C’est dans les quartiers commerçants qu’on retrouve tout le mouvement, toute l’animation d’une grande ville ; c’est là que de nombreuses boutiques, des marchands ambulants, des montreurs de bêtes et des jongleurs en plein air attirent une foule bourdonnante et rieuse qui se renouvelle sans cesse. C’est là aussi qu’on peut étudier, tout à son aise l’architecture japonaise, et ces étranges maisons de bois et de papier qui ne se dérobent pas aux regards derrière de hautes murailles, comme les anciennes demeures des daïmios.

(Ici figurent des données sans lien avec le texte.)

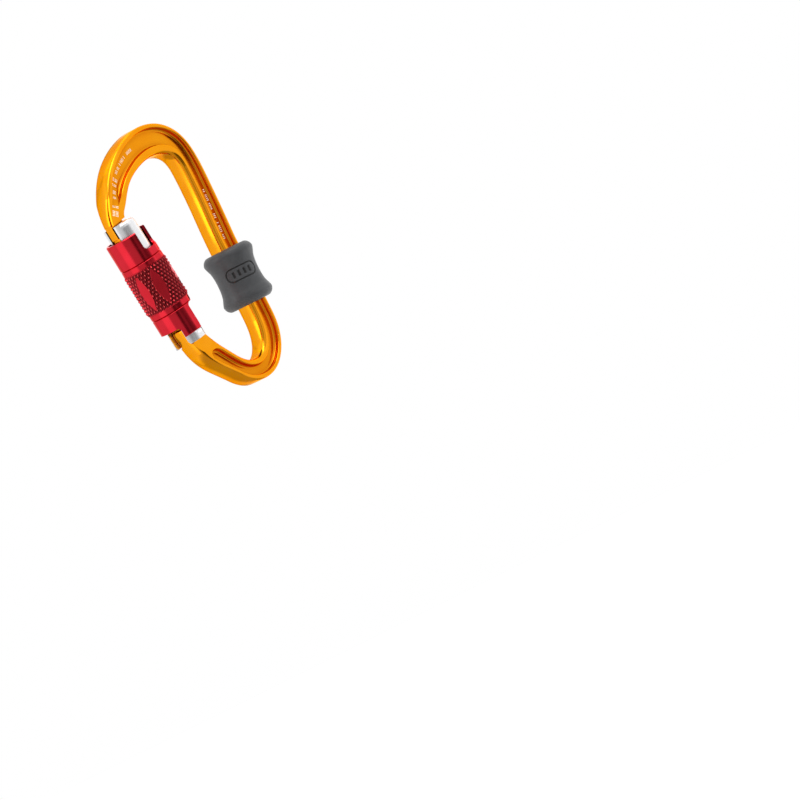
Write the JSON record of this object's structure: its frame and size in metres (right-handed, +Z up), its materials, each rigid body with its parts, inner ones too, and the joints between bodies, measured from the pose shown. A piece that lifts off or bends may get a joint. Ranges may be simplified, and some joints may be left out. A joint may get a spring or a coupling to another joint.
{
  "type": "locking carabiner",
  "caption": "Compact offset-D locking carabiner: hollowed forged frame, keylock gate under a twist-to-open locking sleeve, and a rubber positioning boot on the spine.",
  "frame": {"origin": "lower rope-bearing point: lowest point of the frame's inner edge, mid-thickness, on the load axis", "axes": "+Z up the load axis towards the crown, +X from the gate side to the spine side, +Y the thin direction, away from the pictured side face"},
  "size_m": [0.0657, 0.0198, 0.1041],
  "materials": {
    "gold_anodised": "polished, gold anodised",
    "silver_aluminium": "polished",
    "red_anodised": "polished, red anodised",
    "stainless": "satin",
    "spring_steel": "drawn wire",
    "black_polymer": "matte",
    "grey_rubber": "matte"
  },
  "bodies": {
    "frame": {"frame": "gold_anodised"},
    "gate": {"gate_arm": "silver_aluminium", "hinge_rivet": "stainless", "gate_spring": "spring_steel", "guide_pin": "stainless", "spring_collar": "black_polymer", "retaining_ring": "spring_steel", "sleeve_spring": "spring_steel"},
    "sleeve": {"lock_sleeve": "red_anodised", "cam_bush": "black_polymer"},
    "pusher": {"gate_pusher": "stainless"},
    "boot": {"positioning_boot": "grey_rubber"}
  },
  "joints": [
    {"name": "gate_swing", "type": "hinge", "parent": "frame", "child": "gate", "pos_m": [-0.0257, 0, 0.0205], "axis": [0, 1, 0], "range_deg": [0, 27], "deforming": ["gate_spring"]},
    {"name": "sleeve_twist", "type": "hinge", "parent": "gate", "child": "sleeve", "pos_m": [-0.0285, 0, 0.0403], "axis": [0.1398, 0, -0.9902], "range_deg": [0, 110], "deforming": ["sleeve_spring"]},
    {"name": "pusher_slide", "type": "slide", "parent": "gate", "child": "pusher", "axis": [-0.1398, 0, 0.9902], "range_m": [0, 0.0007]},
    {"name": "boot_slide", "type": "slide", "parent": "frame", "child": "boot", "axis": [0, 0, 1], "range_m": [-0.002, 0.0035]}
  ],
  "couplings": [
    {"joint": "pusher_slide", "follows": "gate_swing", "m_per_rad": 0.0013}
  ]
}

Deux choses qui frappent tout d’abord l’étranger dans les rues d’Yédo, ce sont des belvédères ou des observatoires très élevés qui se rencontrent par centaines, et des espèces de tours basses, rondes et noires qu’on aperçoit aussi partout, au moins dans les quartiers commerçants. Les belvédères sont des postes où des guetteurs passent la nuit, afin de donner l’alarme dès qu’un incendie apparaît dans le quartier confié à leur surveillance : les tours basses et noires sont des magasins incombustibles où les commerçants vont enfermer leurs marchandises et tout ce qu’ils ont de précieux, dès qu’un incendie signalé par les guetteurs semble pouvoir atteindre leurs magasins.